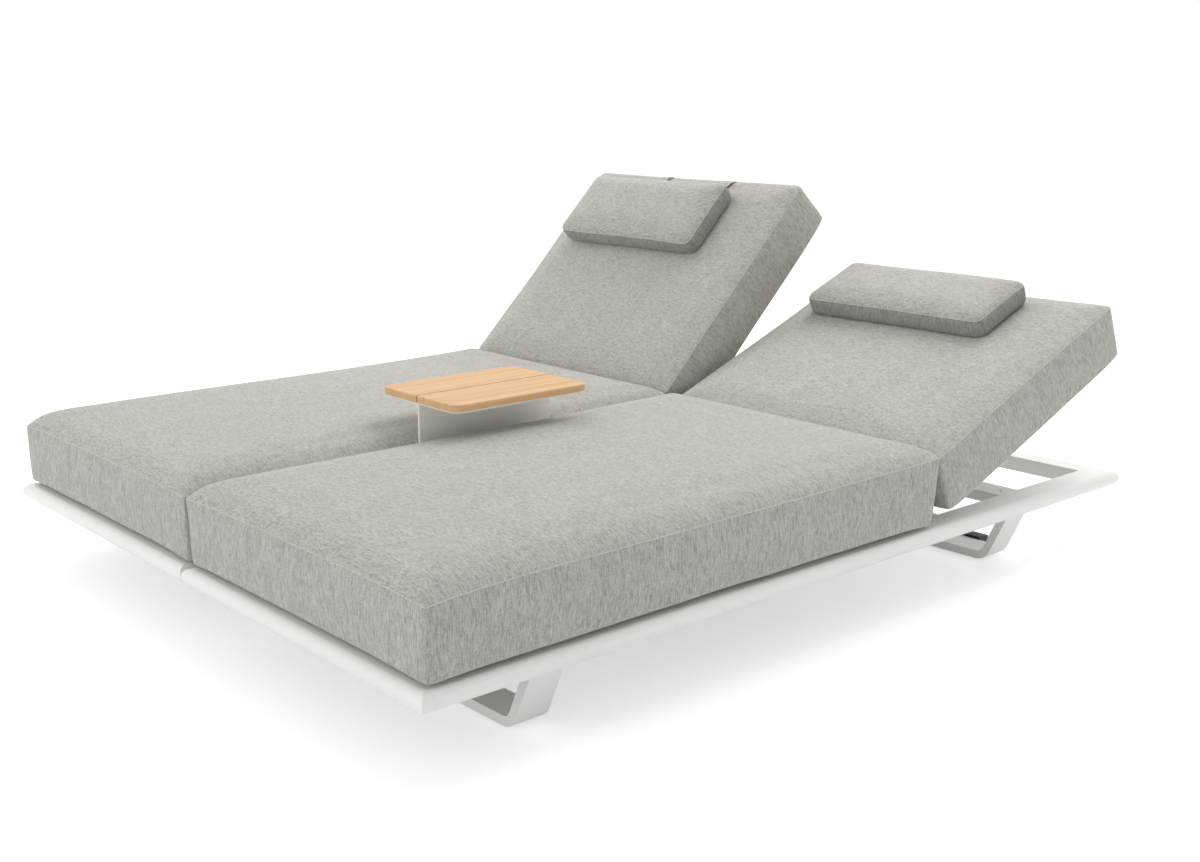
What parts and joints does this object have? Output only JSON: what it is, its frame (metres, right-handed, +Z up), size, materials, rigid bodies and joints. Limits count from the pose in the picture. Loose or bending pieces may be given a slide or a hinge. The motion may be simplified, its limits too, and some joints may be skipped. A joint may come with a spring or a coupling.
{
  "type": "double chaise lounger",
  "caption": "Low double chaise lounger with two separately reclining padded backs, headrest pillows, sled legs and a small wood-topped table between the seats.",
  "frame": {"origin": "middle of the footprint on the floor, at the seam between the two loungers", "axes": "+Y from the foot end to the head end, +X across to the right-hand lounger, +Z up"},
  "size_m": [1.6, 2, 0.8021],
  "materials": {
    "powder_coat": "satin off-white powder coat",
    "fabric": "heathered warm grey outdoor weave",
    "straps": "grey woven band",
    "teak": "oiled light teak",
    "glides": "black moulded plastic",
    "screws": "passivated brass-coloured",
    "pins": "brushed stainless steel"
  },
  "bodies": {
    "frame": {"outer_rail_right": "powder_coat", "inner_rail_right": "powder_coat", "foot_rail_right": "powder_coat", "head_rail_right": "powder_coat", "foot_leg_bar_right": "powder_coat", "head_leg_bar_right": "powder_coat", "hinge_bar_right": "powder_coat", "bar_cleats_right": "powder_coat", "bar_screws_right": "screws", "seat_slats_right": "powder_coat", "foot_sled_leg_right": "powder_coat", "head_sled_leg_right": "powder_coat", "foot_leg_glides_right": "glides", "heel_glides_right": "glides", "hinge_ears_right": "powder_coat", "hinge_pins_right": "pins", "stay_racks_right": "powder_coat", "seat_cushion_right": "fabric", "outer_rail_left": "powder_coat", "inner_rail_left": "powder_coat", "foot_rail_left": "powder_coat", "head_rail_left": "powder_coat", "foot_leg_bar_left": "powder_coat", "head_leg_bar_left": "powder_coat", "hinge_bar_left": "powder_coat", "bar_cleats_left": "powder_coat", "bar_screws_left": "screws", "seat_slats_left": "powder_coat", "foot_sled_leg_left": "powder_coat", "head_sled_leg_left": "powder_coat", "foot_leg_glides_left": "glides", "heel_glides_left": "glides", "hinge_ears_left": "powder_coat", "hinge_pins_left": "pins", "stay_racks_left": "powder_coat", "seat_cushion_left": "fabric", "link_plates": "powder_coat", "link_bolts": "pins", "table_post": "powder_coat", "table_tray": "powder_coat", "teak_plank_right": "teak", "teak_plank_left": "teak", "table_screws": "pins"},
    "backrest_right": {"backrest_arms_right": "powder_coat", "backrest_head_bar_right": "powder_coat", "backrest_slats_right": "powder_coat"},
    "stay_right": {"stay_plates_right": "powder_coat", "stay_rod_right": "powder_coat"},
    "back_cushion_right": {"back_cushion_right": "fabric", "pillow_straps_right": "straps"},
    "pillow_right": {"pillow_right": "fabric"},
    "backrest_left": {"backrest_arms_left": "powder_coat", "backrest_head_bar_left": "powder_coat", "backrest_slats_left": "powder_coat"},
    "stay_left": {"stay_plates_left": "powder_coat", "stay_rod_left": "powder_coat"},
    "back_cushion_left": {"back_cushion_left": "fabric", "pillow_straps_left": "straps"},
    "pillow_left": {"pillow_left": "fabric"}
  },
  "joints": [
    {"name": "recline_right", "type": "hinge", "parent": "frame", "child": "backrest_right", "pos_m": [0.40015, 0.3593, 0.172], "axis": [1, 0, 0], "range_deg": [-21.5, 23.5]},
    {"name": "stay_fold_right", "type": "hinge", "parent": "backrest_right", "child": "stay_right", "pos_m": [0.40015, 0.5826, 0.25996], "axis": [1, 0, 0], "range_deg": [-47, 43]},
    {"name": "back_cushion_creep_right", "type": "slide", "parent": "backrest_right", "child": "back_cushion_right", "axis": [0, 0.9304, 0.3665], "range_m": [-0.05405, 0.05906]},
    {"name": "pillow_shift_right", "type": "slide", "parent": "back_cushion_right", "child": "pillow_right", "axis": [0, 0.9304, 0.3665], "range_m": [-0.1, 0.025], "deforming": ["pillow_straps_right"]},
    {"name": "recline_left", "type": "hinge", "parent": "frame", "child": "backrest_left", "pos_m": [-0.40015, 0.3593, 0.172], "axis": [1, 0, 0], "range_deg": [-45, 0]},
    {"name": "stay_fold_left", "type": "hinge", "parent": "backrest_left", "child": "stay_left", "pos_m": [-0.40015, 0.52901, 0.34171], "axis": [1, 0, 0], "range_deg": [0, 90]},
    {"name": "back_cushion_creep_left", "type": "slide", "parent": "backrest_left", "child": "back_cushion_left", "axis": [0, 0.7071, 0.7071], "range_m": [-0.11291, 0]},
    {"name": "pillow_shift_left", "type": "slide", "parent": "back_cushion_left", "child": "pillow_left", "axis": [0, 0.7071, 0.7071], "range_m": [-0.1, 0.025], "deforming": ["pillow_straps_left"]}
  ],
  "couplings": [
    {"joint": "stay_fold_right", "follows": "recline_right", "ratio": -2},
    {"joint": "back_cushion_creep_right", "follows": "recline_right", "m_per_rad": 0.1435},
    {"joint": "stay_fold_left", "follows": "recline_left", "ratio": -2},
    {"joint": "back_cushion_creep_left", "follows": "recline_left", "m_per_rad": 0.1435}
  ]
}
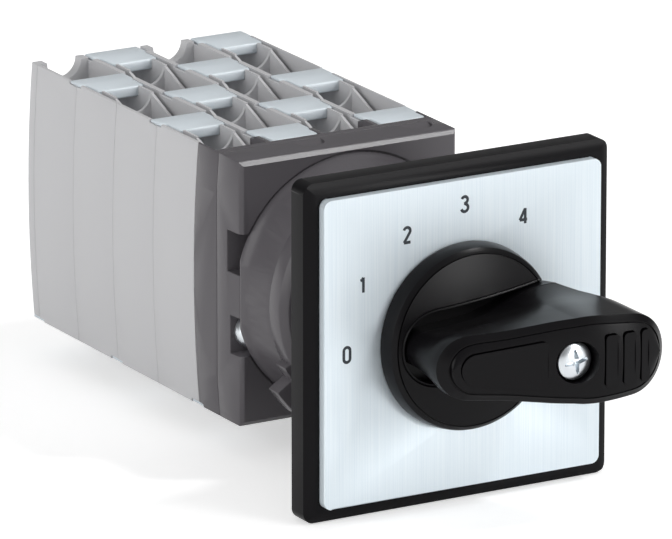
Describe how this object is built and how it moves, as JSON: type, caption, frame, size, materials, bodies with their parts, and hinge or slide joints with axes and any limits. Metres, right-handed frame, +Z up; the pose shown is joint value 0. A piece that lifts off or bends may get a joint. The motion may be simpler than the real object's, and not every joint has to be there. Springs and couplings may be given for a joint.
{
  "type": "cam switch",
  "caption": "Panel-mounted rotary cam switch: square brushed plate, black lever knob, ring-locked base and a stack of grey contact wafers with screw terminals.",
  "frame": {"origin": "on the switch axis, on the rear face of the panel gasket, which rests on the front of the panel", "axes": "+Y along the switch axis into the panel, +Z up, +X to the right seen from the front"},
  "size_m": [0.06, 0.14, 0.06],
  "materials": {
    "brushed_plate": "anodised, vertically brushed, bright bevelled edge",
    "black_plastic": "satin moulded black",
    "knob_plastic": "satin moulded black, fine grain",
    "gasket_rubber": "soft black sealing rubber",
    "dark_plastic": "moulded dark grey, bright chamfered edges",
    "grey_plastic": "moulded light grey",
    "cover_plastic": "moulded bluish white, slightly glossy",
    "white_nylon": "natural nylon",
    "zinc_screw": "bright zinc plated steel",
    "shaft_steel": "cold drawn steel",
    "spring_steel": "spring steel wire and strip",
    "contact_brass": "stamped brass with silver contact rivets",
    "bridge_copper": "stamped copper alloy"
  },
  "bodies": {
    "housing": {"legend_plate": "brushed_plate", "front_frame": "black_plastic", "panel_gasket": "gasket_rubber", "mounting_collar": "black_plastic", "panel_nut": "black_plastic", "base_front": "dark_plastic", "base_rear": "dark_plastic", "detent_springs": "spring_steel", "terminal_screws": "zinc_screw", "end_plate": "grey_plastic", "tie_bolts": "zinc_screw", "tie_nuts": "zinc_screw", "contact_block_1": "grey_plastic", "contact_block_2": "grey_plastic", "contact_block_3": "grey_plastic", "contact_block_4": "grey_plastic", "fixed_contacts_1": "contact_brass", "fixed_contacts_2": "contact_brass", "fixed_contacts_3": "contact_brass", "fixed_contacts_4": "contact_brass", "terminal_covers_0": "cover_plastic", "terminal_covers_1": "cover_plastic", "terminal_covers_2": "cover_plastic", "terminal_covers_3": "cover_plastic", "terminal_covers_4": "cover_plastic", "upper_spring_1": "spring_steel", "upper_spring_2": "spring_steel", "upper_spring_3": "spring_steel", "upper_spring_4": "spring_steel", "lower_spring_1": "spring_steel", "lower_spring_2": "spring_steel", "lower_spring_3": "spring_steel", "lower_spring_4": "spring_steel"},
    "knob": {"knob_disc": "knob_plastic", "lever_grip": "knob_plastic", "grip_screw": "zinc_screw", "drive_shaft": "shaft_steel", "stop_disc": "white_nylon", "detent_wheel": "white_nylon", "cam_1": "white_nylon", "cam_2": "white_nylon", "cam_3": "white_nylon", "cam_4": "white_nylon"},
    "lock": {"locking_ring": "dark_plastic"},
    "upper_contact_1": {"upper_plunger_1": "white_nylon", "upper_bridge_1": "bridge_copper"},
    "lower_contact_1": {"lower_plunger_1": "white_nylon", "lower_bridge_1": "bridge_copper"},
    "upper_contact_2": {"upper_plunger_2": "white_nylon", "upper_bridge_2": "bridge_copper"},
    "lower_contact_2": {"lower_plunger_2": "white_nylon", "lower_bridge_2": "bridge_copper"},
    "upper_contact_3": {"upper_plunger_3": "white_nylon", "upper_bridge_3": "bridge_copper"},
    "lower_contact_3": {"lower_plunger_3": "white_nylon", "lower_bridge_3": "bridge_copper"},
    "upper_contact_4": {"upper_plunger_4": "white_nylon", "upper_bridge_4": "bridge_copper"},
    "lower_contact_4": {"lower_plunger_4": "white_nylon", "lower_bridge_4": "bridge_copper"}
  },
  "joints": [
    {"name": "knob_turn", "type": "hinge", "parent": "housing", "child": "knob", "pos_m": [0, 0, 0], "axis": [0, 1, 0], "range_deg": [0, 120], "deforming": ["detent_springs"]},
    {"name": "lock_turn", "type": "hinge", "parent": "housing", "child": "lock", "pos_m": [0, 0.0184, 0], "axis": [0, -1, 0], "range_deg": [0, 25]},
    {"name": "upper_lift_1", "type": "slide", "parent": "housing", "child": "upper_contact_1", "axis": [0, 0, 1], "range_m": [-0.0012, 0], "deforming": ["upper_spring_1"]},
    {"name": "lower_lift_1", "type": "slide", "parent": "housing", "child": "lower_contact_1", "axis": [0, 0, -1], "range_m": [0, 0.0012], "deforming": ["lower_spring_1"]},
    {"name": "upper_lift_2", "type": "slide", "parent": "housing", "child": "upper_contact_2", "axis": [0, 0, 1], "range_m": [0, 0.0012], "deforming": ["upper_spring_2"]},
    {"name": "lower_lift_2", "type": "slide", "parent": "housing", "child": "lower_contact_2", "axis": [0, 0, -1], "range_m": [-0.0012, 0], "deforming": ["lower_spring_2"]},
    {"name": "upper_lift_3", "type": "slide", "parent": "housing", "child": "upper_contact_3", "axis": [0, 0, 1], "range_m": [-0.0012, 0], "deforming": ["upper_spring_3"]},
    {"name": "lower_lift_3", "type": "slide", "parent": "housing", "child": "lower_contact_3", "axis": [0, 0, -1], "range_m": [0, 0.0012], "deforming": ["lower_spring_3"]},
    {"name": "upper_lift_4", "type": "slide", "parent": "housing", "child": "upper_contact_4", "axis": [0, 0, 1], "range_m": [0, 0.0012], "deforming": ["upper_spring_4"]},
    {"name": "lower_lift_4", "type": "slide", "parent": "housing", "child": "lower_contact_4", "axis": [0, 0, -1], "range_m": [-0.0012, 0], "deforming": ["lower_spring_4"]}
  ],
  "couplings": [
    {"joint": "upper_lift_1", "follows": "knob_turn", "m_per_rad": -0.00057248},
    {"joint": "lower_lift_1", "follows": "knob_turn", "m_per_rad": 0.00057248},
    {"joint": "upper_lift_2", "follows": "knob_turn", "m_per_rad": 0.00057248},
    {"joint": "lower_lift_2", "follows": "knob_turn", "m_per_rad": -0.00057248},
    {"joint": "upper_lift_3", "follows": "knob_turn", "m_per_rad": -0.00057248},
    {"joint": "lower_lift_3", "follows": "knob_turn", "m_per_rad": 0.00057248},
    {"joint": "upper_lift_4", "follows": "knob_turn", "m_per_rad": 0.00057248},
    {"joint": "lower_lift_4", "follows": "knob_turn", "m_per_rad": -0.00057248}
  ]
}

# EXERCISE DETAILS
In the entries above, how many lines hold the word "JSON"? State the number and nothing else.

# ANSWER TO THIS EXERCISE
2